しかし、我々が幼いころの、東京多摩地区の川も、本当に惨憺たるものであった。きれいな川が家の近くにあるなどと言うことを考えたことはなかった。青梅の方に行くと泳げる川があったようだが、そんなもの全く考えられなかった。汚水流し邦題だったと思う。そんな状況でも子どもたちは川に降りて、石から石へととんでわたり、またギンバエが飛び回り、ドブのようなにおいの中で石を掘り起こしてみたりしていた。汚いなんて特に思わなかった。たくましかったのかも。
④ 男性の髪型
私は、同世代の中では比較的長髪の方だと思うが、日本では、髪型は(職業にもよるが)比較的自由で、特にこういう髪型が大半だ、などということはないように思う(特に若い人たちは)。
しかし、バルカン半島は違う。
私のような髪型は皆無。みんながジョコビッチ、要するに短髪である。良く注意してみていたが、自分と同じような髪型はほぼいない。特に働き盛りの世代は、皆ジョコビッチである。比較的面長の人が多く、頬骨も立っていないので、短髪だとすっきりとするのかもしれないが、それにしても、こんなにも皆同じだと、いったい自分はどのように見られているだろう、などと考えてしまった。そういえば気のせいかも知れないが、床屋も多かったように思う(パーマ屋はあまり見かけなかった。)。女性に関して言うと、特にボスニア・ヘルツェゴビナは、やはりスカーフを巻いた人が多かった。ただ、パキスタンやサウジのように顔を隠している人はほとんど見かけなかった。
⑤ 日本人
本当にいなかった。面と向かって話をした人は1人だけ(マケドニアで同じバスに乗り合わせた人。途中で降りていった。バックパッカー的に回っているようだった。)。他に見かけたのは、行きに立ち寄ったワルシャワの街中(ここはショパン博物館があったりもするので、そこそこ日本人はいたりする)と、帰りのドーハ空港の日本行きの便を待つ搭乗口くらい。
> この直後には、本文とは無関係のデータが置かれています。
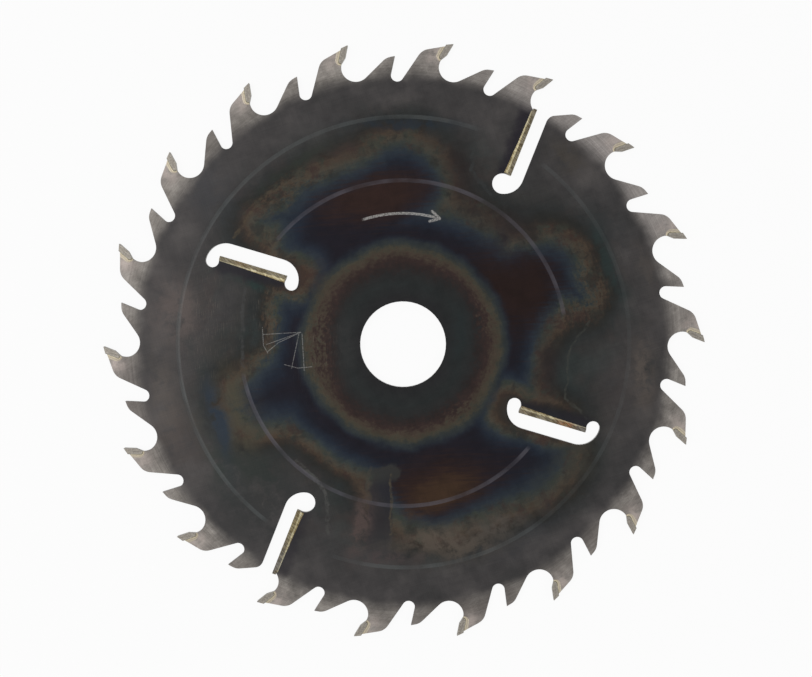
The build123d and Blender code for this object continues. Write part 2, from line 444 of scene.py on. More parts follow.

でも、バルカン半島の皆さん、日本人に対する対応は優しい人ばかりだったと思う。皆が大変フレンドリーに対してくれた。日本で元日に起きた地震を慮ってくれた人もいた。娘が大の日本アニメ好きだと言って、いろいろと話してくれた人もいた。日本語はもちろん英語も全然わからない中、スマホの翻訳ソフトでなんとかコミュニケーションを取ってくれようとしたパン屋の娘さんもいた。
この先徐々に、日本が衰退し、日本がどこなのか,そのような国が本当にあるのか、中国の一部なのではないか、そんなの知らない、という人が出てくる恐れもあるが、日本アニメや映画等のサブカルが、なんとかこれをフォローしてくれ続けるのだろう。また、実は国際舞台での日本の立ち位置というのも、このように接してもらえる1つの重要な要素なのかも知れない。